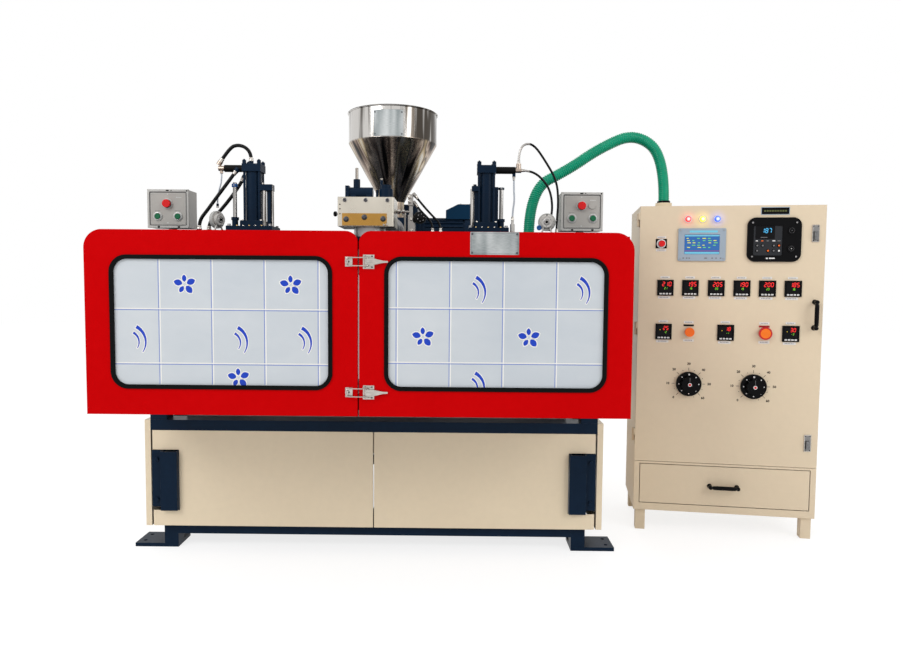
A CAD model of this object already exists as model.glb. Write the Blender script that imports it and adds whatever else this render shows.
# %% [markdown]
# # A blow moulding machine, dressed for a photograph
# The machine was drawn in a CAD program first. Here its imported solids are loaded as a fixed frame, and
# Blender adds what CAD can't show well: paint, polish, rubber, film, lit displays, ribbed hose and small
# hardware. Everything is in metres, in the machine's own frame: X to the right, Y to the rear, Z up.

# %% Load the frame
import math

import bmesh
import bpy
from mathutils import Matrix, Vector


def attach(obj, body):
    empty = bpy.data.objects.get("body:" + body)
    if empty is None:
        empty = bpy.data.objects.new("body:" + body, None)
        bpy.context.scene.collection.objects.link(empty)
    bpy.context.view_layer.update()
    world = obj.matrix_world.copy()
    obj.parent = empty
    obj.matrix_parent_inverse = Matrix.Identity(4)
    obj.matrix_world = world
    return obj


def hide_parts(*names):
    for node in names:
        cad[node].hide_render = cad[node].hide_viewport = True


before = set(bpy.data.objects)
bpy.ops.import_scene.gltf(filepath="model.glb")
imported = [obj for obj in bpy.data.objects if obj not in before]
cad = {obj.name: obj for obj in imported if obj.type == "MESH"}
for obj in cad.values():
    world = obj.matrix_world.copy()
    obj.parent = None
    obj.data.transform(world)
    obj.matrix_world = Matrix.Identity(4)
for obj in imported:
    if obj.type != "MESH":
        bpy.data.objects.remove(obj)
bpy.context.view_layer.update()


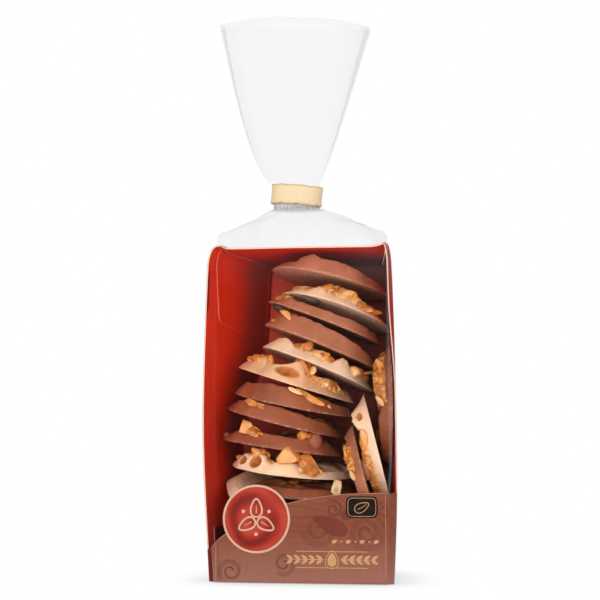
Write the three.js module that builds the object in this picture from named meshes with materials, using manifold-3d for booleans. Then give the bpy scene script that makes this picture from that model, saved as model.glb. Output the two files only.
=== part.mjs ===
// A clear bag of florentine cookies that stands on its block bottom.
// An open-fronted card carton sits inside the clear film, with a low front panel whose top edge is
// a wave and whose round badge stands above that edge. A leaning stack of florentines fills the
// carton, with three more on edge at its right. Over the carton the film slopes in to a neck, a flat
// tie holds the neck, and above the tie the film fans out into an open flare.
//
// Frame: millimetres, +Z up, the front faces -Y, and the origin is under the middle of the carton.
// Nodes: florentines (one heap), bag (the film over the window, the shoulders and the neck, up to the
// middle of the tie), bag_flare, carton, front_panel and tie.
import * as THREE from "three";
import { mergeVertices } from "three/addons/utils/BufferGeometryUtils.js";
import Module from "manifold-3d";

const wasm = await Module();
wasm.setup();

// ---------------------------------------------------------------- driving dimensions, mm

const GAP = 0.3; // clearance between pieces that touch

const carton = {
  halfWidth: 41, // at the belly, which is the widest level
  bellyZ: 62,
  baseNarrowing: 1.9, // how much narrower each side is at the base
  topNarrowing: 2.0, // and at the top
  leanFrom: 0.8, // the pack leans a little: its middle's X at the base
  leanTo: -0.31, // and from this level up
  leanEndZ: 85,
  front: -29,
  back: 29,
  height: 141,
  board: 0.6,
  bevelDepth: 3.4, // the folded front corners, measured along Y
  bevelLeft: 6.4, // and along X
  bevelRight: 3.4,
  bevelCutHigh: 124, // the right bevel narrows downwards from this level
  bevelCutLow: 86, // and has ended at this one; the left bevel is only on the panel
  taperRight: 7.5, // how far the back corners are drawn in
  taperLeftLow: 7.8,
  taperLeftHigh: 19.5,
  pinchFrom: 50, // the back left corner is drawn in further between these levels
  pinchTo: 112,
  lidDrop: 2.8, // the lid slopes down towards the back
  lidDropFrom: 95,
  levels: 20, // facets up its height, which is drawn in along a curve
};

const panel = {
  // Top edge: one cubic curve across the front, as [x, z].
  waveStart: [-42, 10.9],
  waveBend1: [-30.2, 21.4],
  waveBend2: [-14.4, 39.7],
  waveEnd: [42, 37.8],
  badge: { x: -17.6, z: 26.8, radius: 14.3 },
  wrap: 4.0, // how far the panel runs back round the corners
  curveSegments: 36,
};

// One florentine: a crisp flat base, a side that slopes in, and a top that almonds lift unevenly.
const florentine = {
  radius: 26,
  thickness: 5.4, // at the middle of its top
  shoulderInset: 2.6, // where its side ends and its top begins
  shoulderHeight: 4.4,
  crownInset: 9,
  lumps: 5, // round its crown
  lumpHeight: 0.7,
  sides: 26,
  coreRadius: 12, // the hidden plug that joins it to the next one
  coreSides: 7,
  tolerance: 0.05, // slivers shorter than this are merged away
};

// Where the florentines lie: the middle of each one's base, its roll, which drops its right side,
// and its pitch, which lifts its front edge, both in degrees.
const stack = [
  // from the top down
  { at: [10, 0.5, 127], roll: 13, pitch: 6.5 },
  { at: [12.6, 0, 114.4], roll: 17.6, pitch: 9 },
  { at: [7, 0.5, 110.1], roll: 21, pitch: 3 },
  { at: [6.8, 0, 98.8], roll: 22, pitch: 4 },
  { at: [4.3, 0, 89.7], roll: 21.5, pitch: 6 },
  { at: [-5.1, 0, 83.2], roll: 17.4, pitch: 0.5 },
  { at: [-5.6, 0, 74.6], roll: 11.4, pitch: -2 },
  { at: [-10, 0, 66.9], roll: 14.2, pitch: -1 },
  { at: [-11, 0, 56.2], roll: 8.2, pitch: -0.5 },
  { at: [-7.1, 0, 46], roll: 6.2, pitch: -3.5 },
  { at: [-3.5, 2.5, 36.5], roll: 4, pitch: -4 },
  { at: [-12.5, 1, 30.5], roll: 27, pitch: -17 },
  { at: [-6, 0.5, 19.5], roll: 8, pitch: 1 },
  { at: [-7, 0, 10.5], roll: 3, pitch: 0 },
  { at: [-4, 1, 1], roll: 0, pitch: 0 },
];
const standing = [
  // on edge at the right, from left to right
  { at: [26.6, 0, 41], roll: -105, pitch: 0 },
  { at: [31, -0.5, 54], roll: -104, pitch: 0 },
  { at: [34.6, -1, 73.6], roll: -98, pitch: 0 },
];

const neck = {
  x: -3.6,
  y: -8,
  halfWidth: 9.8,
  halfDepth: 4.6,
};

const shoulder = {
  bottom: carton.height + GAP,
  top: 159.8,
  steepness: 0.48, // below 1 the shoulder rises steeply at its rim and flattens inwards
  squareness: 26, // how much squarer than an ellipse its rim is
  squarenessFade: 6, // how soon it rounds inwards
  crowding: 1.6, // above 1 the rings lie closer at the rim
  rings: 12,
  around: 72,
  pleats: 9,
  pleatDepth: 0.7,
};

const tie = {
  z: 165.5,
  height: 8.5,
  thickness: 0.5,
  clearance: 0.7,
  tilt: THREE.MathUtils.degToRad(5), // the right end hangs lower
  lapWidth: 9, // the glued lap at the back
  curveSegments: 28,
};

const flare = {
  bottom: tie.z + GAP / 2,
  spreadFrom: 170.5, // the film starts to fan out here, at the tie's top edge
  apex: 243,
  apexX: -13,
  rimFall: 0.0026, // how fast the rim falls to each side of its apex, per mm
  spreadLeft: 24,
  spreadRight: 22.6,
  powerLeft: 0.56,
  powerRight: 0.85,
  spreadDepth: 8.8,
  powerDepth: 1.15,
  film: 0.8, // stands in for the doubled and folded film
  pocketFloor: 0.12, // the pocket starts this far up the flare
  pleats: 9,
  pleatDepth: 0.7,
  pleatTurn: 0.6, // radians from the right end to the first pleat
  wallRings: 13,
  pocketRings: 11,
  around: 72,
};

// ---------------------------------------------------------------- helpers

const { smoothstep, lerp } = THREE.MathUtils;

// A three.js geometry as a manifold-3d solid.
function solid(geometry) {
  const bare = geometry.clone();
  bare.deleteAttribute("normal");
  bare.deleteAttribute("uv");
  const merged = mergeVertices(bare, 1e-4);
  return new wasm.Manifold(
    new wasm.Mesh({
      numProp: 3,
      vertProperties: merged.attributes.position.array,
      triVerts: new Uint32Array(merged.index.array),
    }),
  );
}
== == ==
TASK INSTRUCTIONS → Begin with the first line of the data above and, please, print each line exactly until you have printed the line containing "Write the three.js"; print nothing else.

FULL OUTPUT →
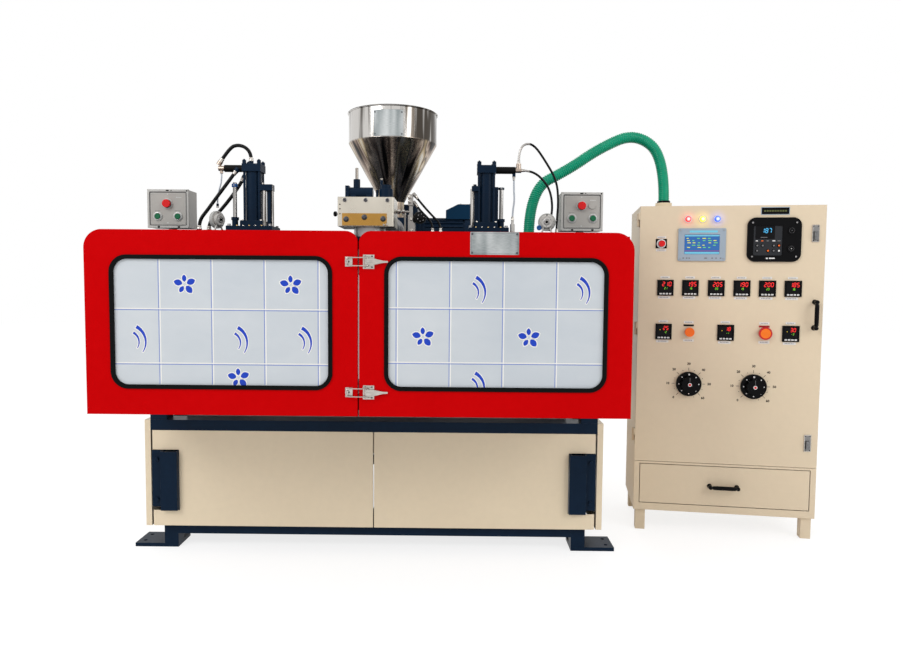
A CAD model of this object already exists as model.glb. Write the Blender script that imports it and adds whatever else this render shows.
# %% [markdown]
# # A blow moulding machine, dressed for a photograph
# The machine was drawn in a CAD program first. Here its imported solids are loaded as a fixed frame, and
# Blender adds what CAD can't show well: paint, polish, rubber, film, lit displays, ribbed hose and small
# hardware. Everything is in metres, in the machine's own frame: X to the right, Y to the rear, Z up.

# %% Load the frame
import math

import bmesh
import bpy
from mathutils import Matrix, Vector


def attach(obj, body):
    empty = bpy.data.objects.get("body:" + body)
    if empty is None:
        empty = bpy.data.objects.new("body:" + body, None)
        bpy.context.scene.collection.objects.link(empty)
    bpy.context.view_layer.update()
    world = obj.matrix_world.copy()
    obj.parent = empty
    obj.matrix_parent_inverse = Matrix.Identity(4)
    obj.matrix_world = world
    return obj


def hide_parts(*names):
    for node in names:
        cad[node].hide_render = cad[node].hide_viewport = True


before = set(bpy.data.objects)
bpy.ops.import_scene.gltf(filepath="model.glb")
imported = [obj for obj in bpy.data.objects if obj not in before]
cad = {obj.name: obj for obj in imported if obj.type == "MESH"}
for obj in cad.values():
    world = obj.matrix_world.copy()
    obj.parent = None
    obj.data.transform(world)
    obj.matrix_world = Matrix.Identity(4)
for obj in imported:
    if obj.type != "MESH":
        bpy.data.objects.remove(obj)
bpy.context.view_layer.update()


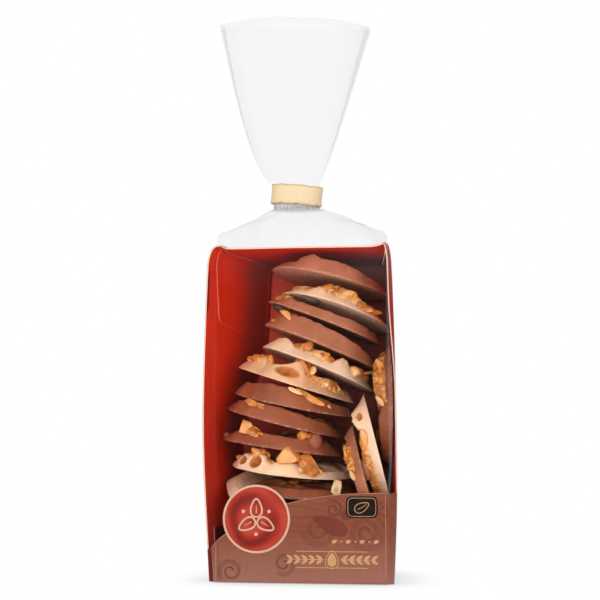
Write the three.js module that builds the object in this picture from named meshes with materials, using manifold-3d for booleans. Then give the bpy scene script that makes this picture from that model, saved as model.glb. Output the two files only.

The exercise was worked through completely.